Thursday, December 11, 2008

Bill Hodes Sends An Email About Lawyer Ethics

Bill Hodes, former clerk to Justice Ruth Bader Ginsburg, a co-author of The Law of Lawyering, and colleague of mine in the Association of Professional Responsibility Lawyers, gave me permission to post this slightly revised email, which he recently posted to the APRL Listserv:

Is our concern about the conduct of lawyers more properly thought of as a matter of ethics or a matter of morals?

I have always thought that many commentators have it exactly backwards as
concerns the terminology to be used-while agreeing that terminology matters.
Consider these four sentences, each of which I believe to be correct.

1. In the 1950s and 60s, before the Supreme Court decided the Bates case,
it was almost universally accepted that lawyer advertising was unethical.

2. In the 1950s and 60s, before the Supreme Court decided the Bates case,
virtually no one thought that lawyer advertising was immoral.

3. Virtually all lawyers agree that it is perfectly ethical to secure the
acquittal of a defendant who is known (to the lawyer) to be factually
guilty, by employing technical and tactical moves that do not involve lying.
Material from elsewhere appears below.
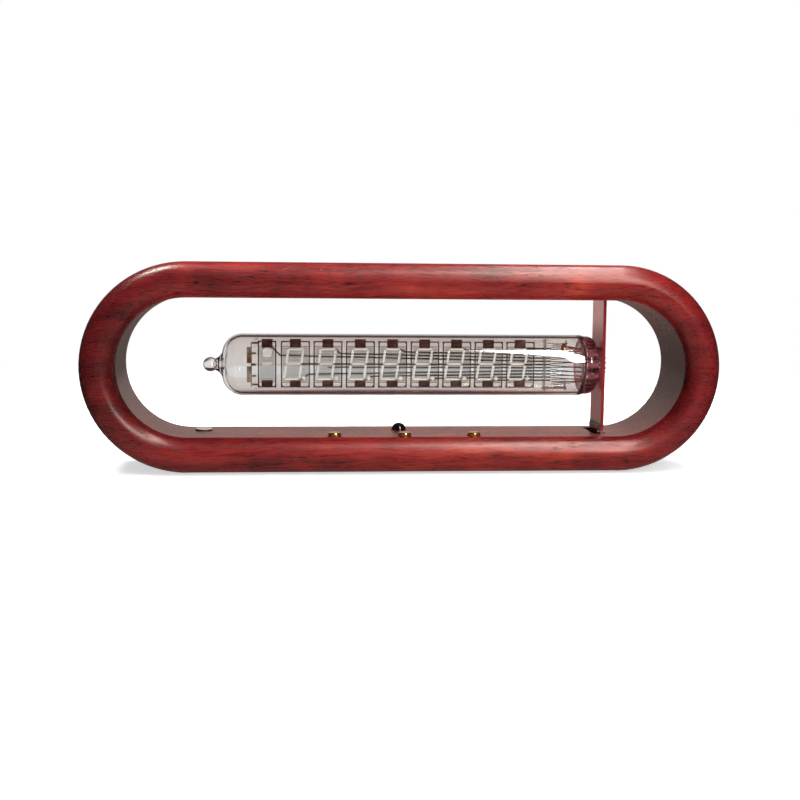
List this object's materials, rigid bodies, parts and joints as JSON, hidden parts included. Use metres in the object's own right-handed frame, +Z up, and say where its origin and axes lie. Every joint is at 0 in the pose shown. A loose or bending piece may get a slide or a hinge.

4. Many lawyers have moral qualms about securing the acquittal of a
defendant under the above circumstances.

To me, this means that the term "ethical" is best understood as "comporting
with professional ethics norms," whether in law or journalism or the
profession of arms. The term "moral," on the other hand, applies to human
conduct generally, and asks whether the conduct is "right" or "wrong,"
according to some coherent system of distungioshing between the two. (And I
am not a moral relativist; some moral schemes are so deeply flawed as to be
immoral themselves.)

It wouldn't bother me to add the reminder-often or even always-that when we
are speaking of "ethics," we are speaking of "professional" ethics. And I
do not tarry long on the enforceability issue either. In my view, the ABA
Model Rules are not "law," and not enforceable as such, but when the highest
court in a jurisdiction adopts a Code or a set of Rules along the same
lines, those are the law of the jurisdiction, and they are enforceable if
the REQUISITE "shall or shall not" language is present. Rules of morality,
on the other hand, are enforced only by peer pressure, community shaming,
and-most of all, I hope-by the drive for self-respect. (Along the same
lines, the Restatement of the Law Governing Lawyers is not "the law" either,
but many of its tenets are adopted as the common law of many jurisdictions,
in which case they become enforceable in the courts of those jurisdictions.)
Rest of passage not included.